Dans The Irishman, la conclusion est connue depuis le début : Frank va tuer Jimmy Hoffa. Pourquoi et comment forment les deux arrêtes centrales du film. Pourquoi, à cause des Casino, de Cuba, de JFK, de la collusion entre les politiques et la mafia italienne. Ça nous ramène à American Tabloid de l’infréquentable James Ellroy (plutôt un bon bouquin, cela dit). Comment, c’est par le biais d’un long voyage en voiture que Frank fait avec Russell et leurs deux épouses qui n’ont de cesse de faire arrêter le véhicule pour pouvoir cloper et papoter. Dans The Irishman, les mots tuent plus que les coups de revolver. Le mot est un art subtil, le revolver juste un outil vulgaire. L’acier bleui, Scorsese ne s’y attarde pas, il s’en débarrasse dans une rivière où les armes s’accumulent. Il se concentre sur le portrait d’un homme qui semble avoir tout réussi et a tout raté, notamment sa vie de famille. Un homme très entouré et pourtant très seul. Le film entretient un dialogue inévitable avec Heat mais aussi avec ce qui est sans doute le plus grand film de l’histoire du cinéma : Il était une fois en Amérique de Sergio Leone, dans lequel jouaient déjà Robert de Niro et Joe Pesci.
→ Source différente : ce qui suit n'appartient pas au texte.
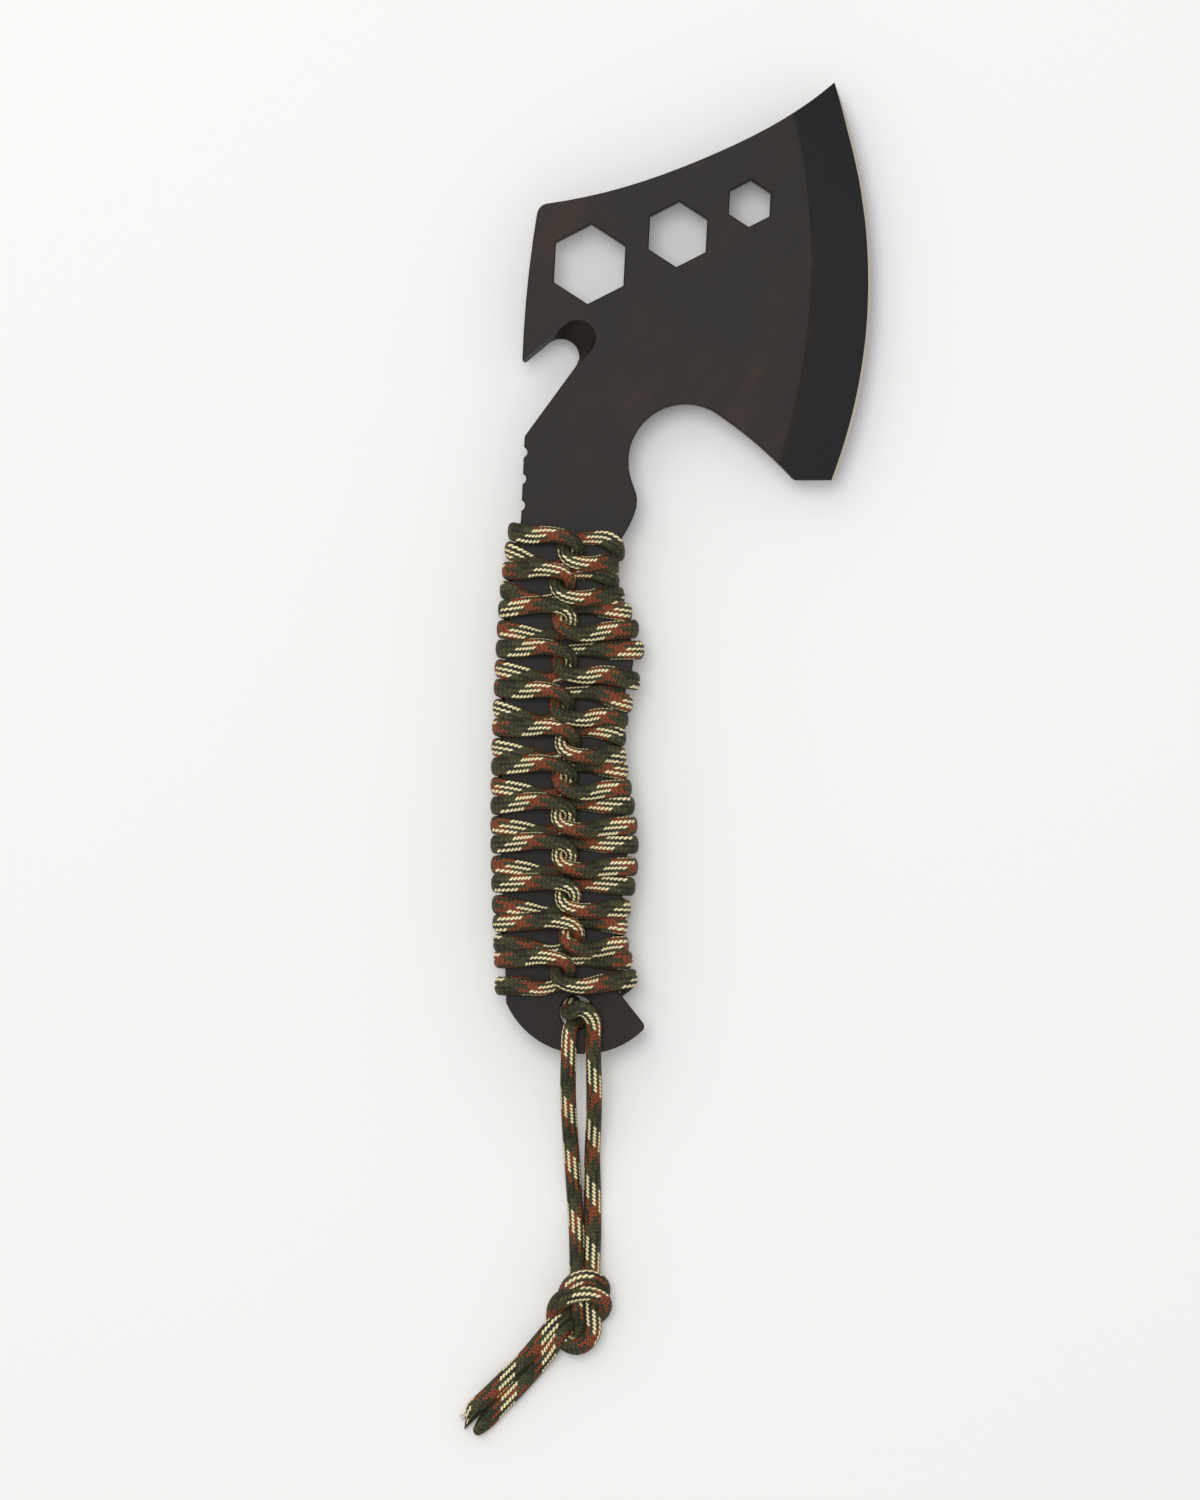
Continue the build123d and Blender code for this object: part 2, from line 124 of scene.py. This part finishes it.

The Irishman dans sa volonté réaliste, naturaliste ai-je presque envie d’écrire, est une grande fresque de la médiocrité et de l’échec, une sorte de tragédie morale russe, greffée sur le territoire américain. Joe Pesci y est formidable de bout en bout, un oscar ne serait pas volé. Le procédé de rajeunissement des visages a parfois tendance à figer les expressions, surtout chez Al Pacino, trouvé-je. C’est un procédé bluffant, la plupart du temps, mais qui dans certaines scènes est un peu trop voyant. Robert De Niro semble rejouer un rôle qu’il a déjà interprété plusieurs fois, notamment dans Casino. Il a échoué à m’impressionner ; ça fait longtemps que je me dis que cet acteur n’est plus le monstre qu’il a été. The Irishman est un lent requiem, un film sur la mort, la trahison. C’est aussi le film d’un vieil homme (Martin Scorsese a 78 ans). Ce n’est pas un mauvais film, loin de là, mais il a peiné à me surprendre et son faux-rythme m’a semblé au final assez fatigant.

Je suis déçu, mais je comprends qu’on puisse trouver ça génial.